Lastly, although Swofford did experience war, barely one can say he experienced COMBAT. The closest thing he saw to a firefight was friendly rounds impacting near his vehicle and once with enemy incoming artillery. That is, if you believe those stories are true. Not once did he have a exchange of gunfire where he was directly fired upon, returned fire, then saw the bodies of the dead. He also didn't have the truly unfortunate experience of seeing dead civilians. We were fired upon and returned fire. We saw some Iraqis we killed. We saw dead civilians. We saw gory images of the dead and destroyed that will last in our memories. We saw combat. That death and destruction of combat brings great sadness to anyone with a soul, that war and combat is brutal and horrid...is hardly a new concept. So for Mr. Swofford to claim he can relate his experience as a classic memoir, not counting his credibility issues, is far from fair.

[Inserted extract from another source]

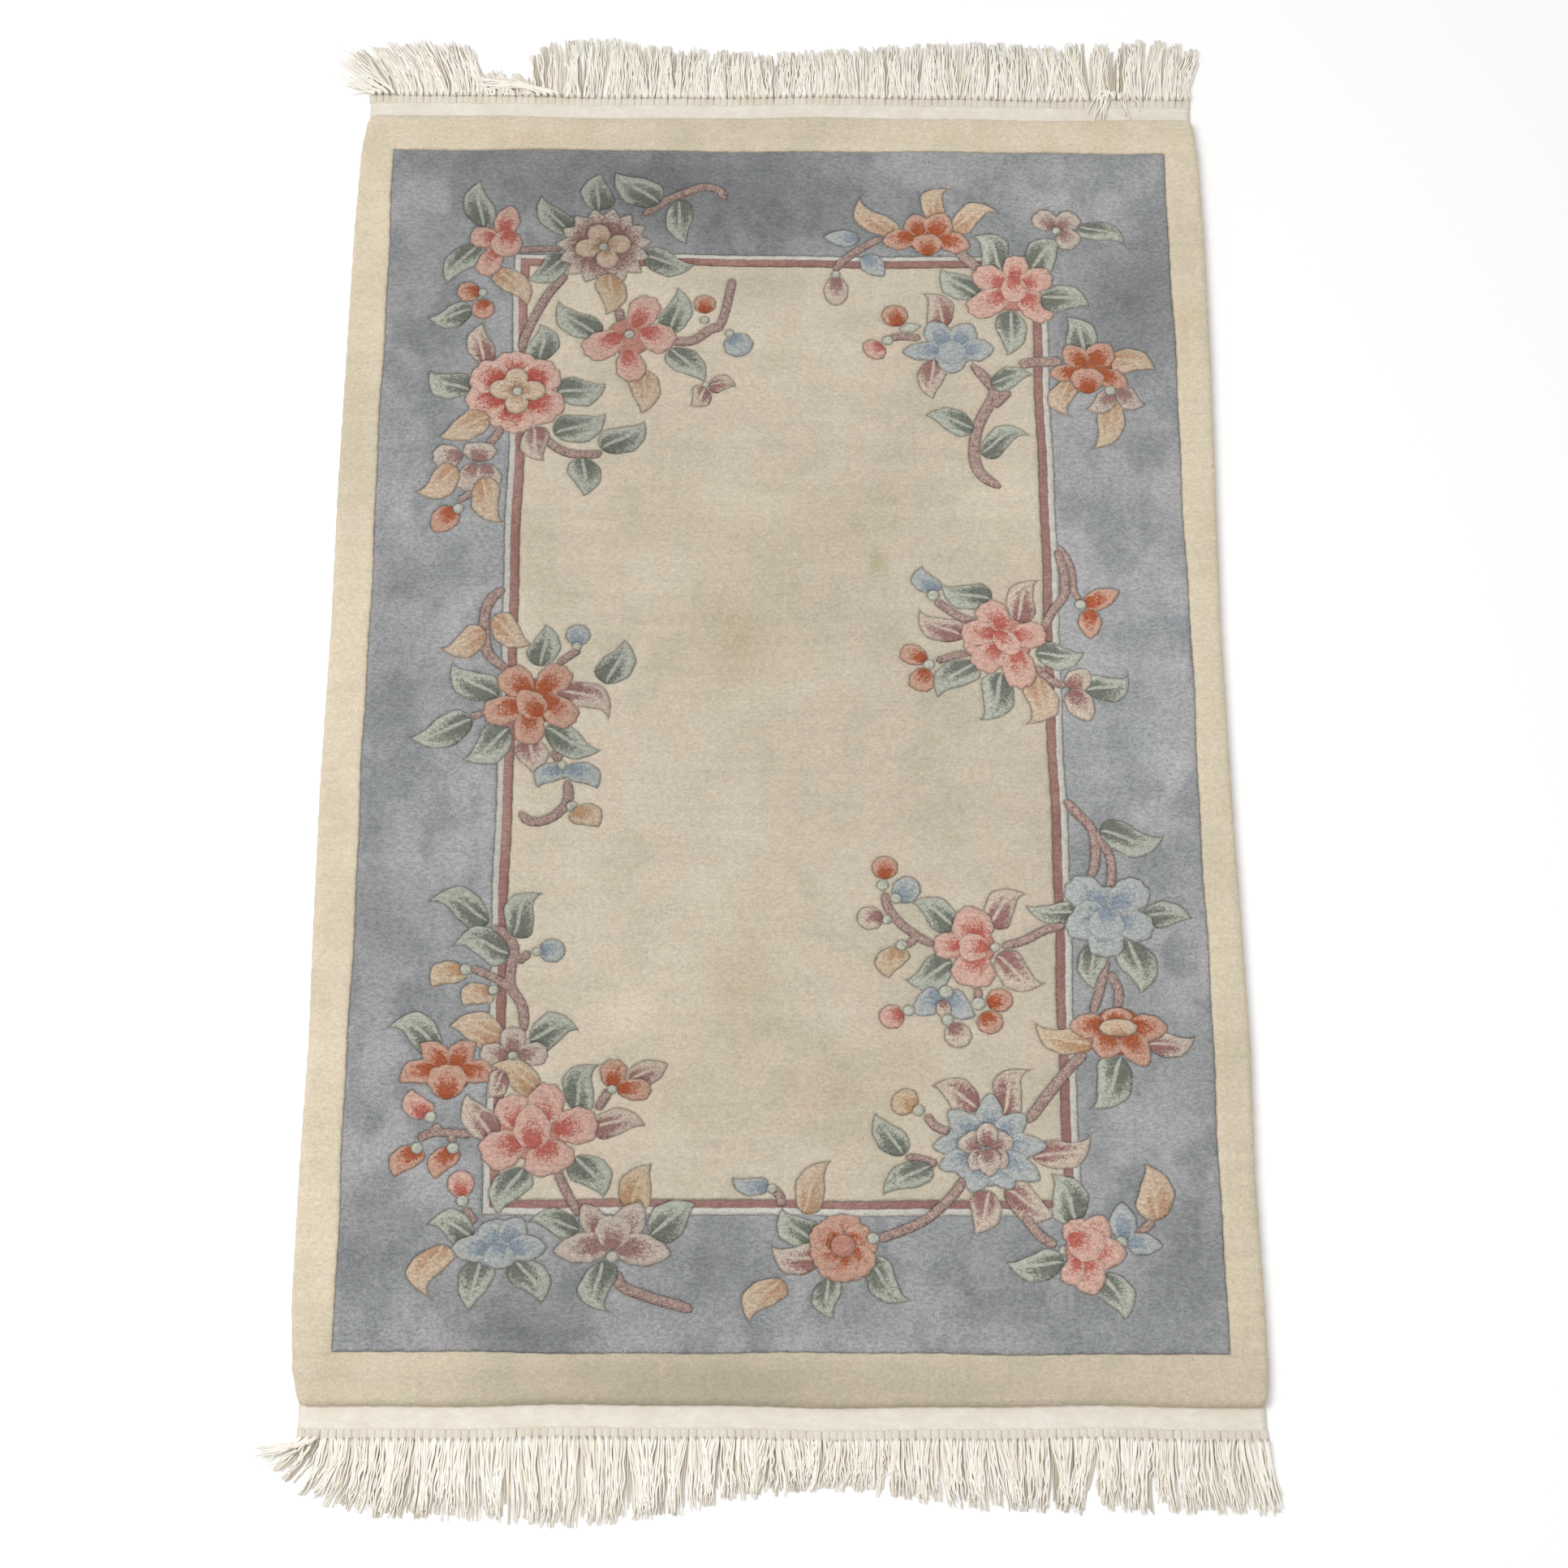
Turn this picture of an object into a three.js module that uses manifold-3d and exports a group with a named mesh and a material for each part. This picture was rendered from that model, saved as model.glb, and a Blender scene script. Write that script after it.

So the question begs.....Does it accurately portray, as universal themes that can be understood and related to by most readers, what it was like to experience the Corps, the Gulf War and combat in general? Truly Swofford's account of his experiences miss the mark. There is amazing prose and dramatic story-telling, but again this is hardly a classic memoir.

If you want to understand what it was like to be in combat, I highly recommend a powerful memoir, the classic "With the Old Breed" by E.B. Sledge. For a glimpse into the modern Marine Corps, wait for better books that are sure to emerge in the coming years.